Senin, 27 Januari 2008 menjadi akhir dari sebuah awal putusnya ujung rantai kekuasaan Orde Baru. Mantan Presiden Soeharto (1921-2008) wafat. Sebuah kebetulan belaka jika hari itu juga tengah diperingati sebagai Hari Holocaust sedunia. Jika Harimau mati meninggalkan belang, gajah meninggalkan gading, maka Soeharto pergi selamanya meninggalkan warisan kasus. Ujung hidupnya diliputi suasana gamang; pemerintahan Yudhoyono tak kunjung memberinya kepastian hukum yang jelas, padahal secara tersirat amanat untuk menuntaskan kasus Soeharto termaktub dalam Tap MPR No. XI Tahun 1998. Sepertinya Bangsa ini mengulangi kesalahan yang sama; saat kematian Soekarno, kasusnya pun digantung tak tanpa vonis yang jelas. Sesuai Tap MPRS No. XXXIII Tahun 1967 pasal 6, ia dimakzul karena terlibat bersama PKI melakukan coup d'etat pada pemerintahannya sendiri, sehingga harus dilakukan pengusutan hukum terhadapnya– yang hingga kini sebenarnya kasus itu tidak bisa terbukti.

Kematian Soeharto adalah sebuah penanda —jika bisa dikatakan begitu— akan amnesia sejarah. Tiba-tiba layar kaca dipenuhi oleh isak tangis dan siaran tentang kisah sukses seorang pemimpin negara; berbagai testimoni berhamburan dari wong alit hingga wong elityang memberikan pandangan retorik, heroik, dan menceritakan glorifikasi masa lalu. Ada romantisme akan minyak murah, swasembada pangan, dan stabilitas ekonomi politik; masa lalu digambarkan begitu indah nyaris tanpa cela. Padahal, di tapal batas kekuasaannya rakyat begitu membenci Soeharto; ia dicaci, serapah menghiasi kehidupan masa tuanya. Kedua kondisi ini secara diametral sangat bertolak belakang.

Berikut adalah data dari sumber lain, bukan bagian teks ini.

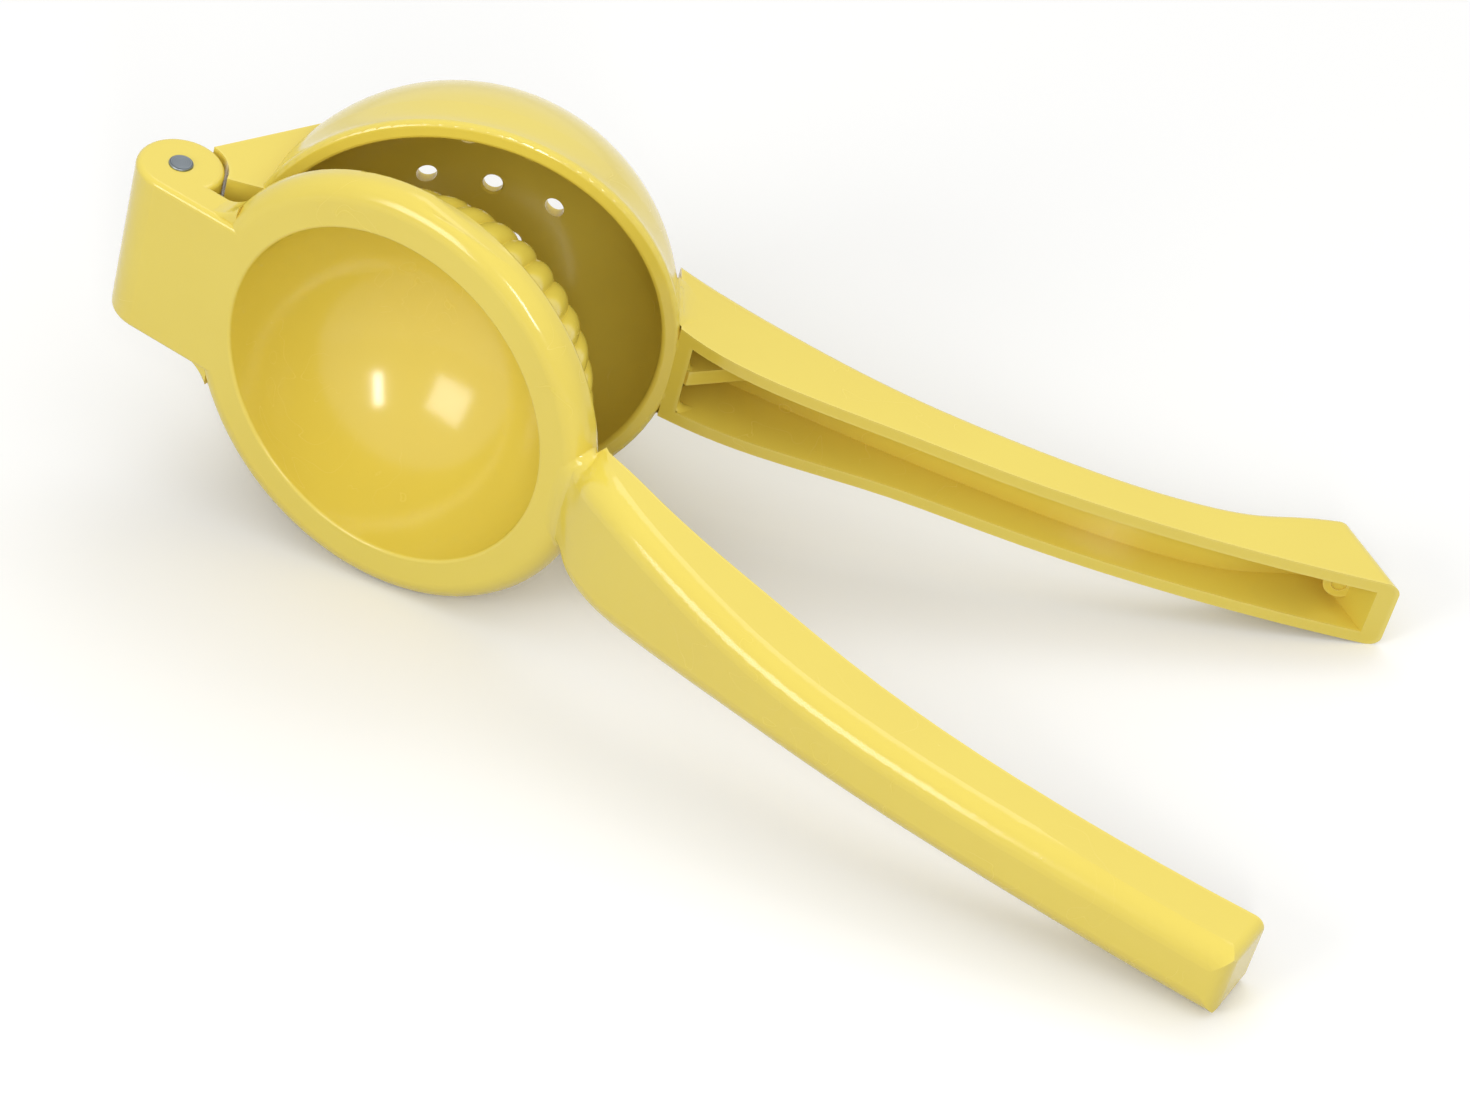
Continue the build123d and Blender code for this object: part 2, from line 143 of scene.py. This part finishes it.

Konstruksi realitas yang dibangun media di saat meninggalnya Soeharto berhasil membawa pesan akan populisme Soeharto. Tak segan-segan beberapa orang mulai mendeklarasikan diri sebagai kaum Soehartois, dan menyematkan gelar kepahlawanan tanpa tedeng aling-aling . Melalui berbagai instrumen yang dimilikinya, media berperan serta membentuk realitas. Berita di media massa merupakan konstruksi kultural.

Peristiwa kematian Soeharto di usia sepuluh tahun reformasi membawa kita dalam sebuah ceruk kesadaran bahwa masyarakat di luar sana mungkin tidak sepakat dengan proses sejarah yang sedang dialami bangsa ini. Ini bisa dilihat dari sikap mengagungkan romantisme masa lalu—zaman orde baru Soeharto, dan mengumbar serapah pada proses Reformasi yang sedang dijalani, yang tak kunjung membawa perubahan. Ibarat kita menonton sebuah pagelaran, masyarakat kita sudah gerah dan lelah melihat paduan suara dan orkestra politik yang sumbang. Panggung tengah bergoyang, dan para pelakon sedang digugat oleh penonton.

Naskah reformasi sebagai sebuah skenario pergulatan panggung sejarah terkoyak oleh sikap penguasa yang tak terarah untuk memimpin perubahan. Inilah sebuah titik balik terhadap apa yang pernah diperjuangkan, sehingga wajar jika muncul pertanyaan, benarkah reformasi berada di ujung senjakala?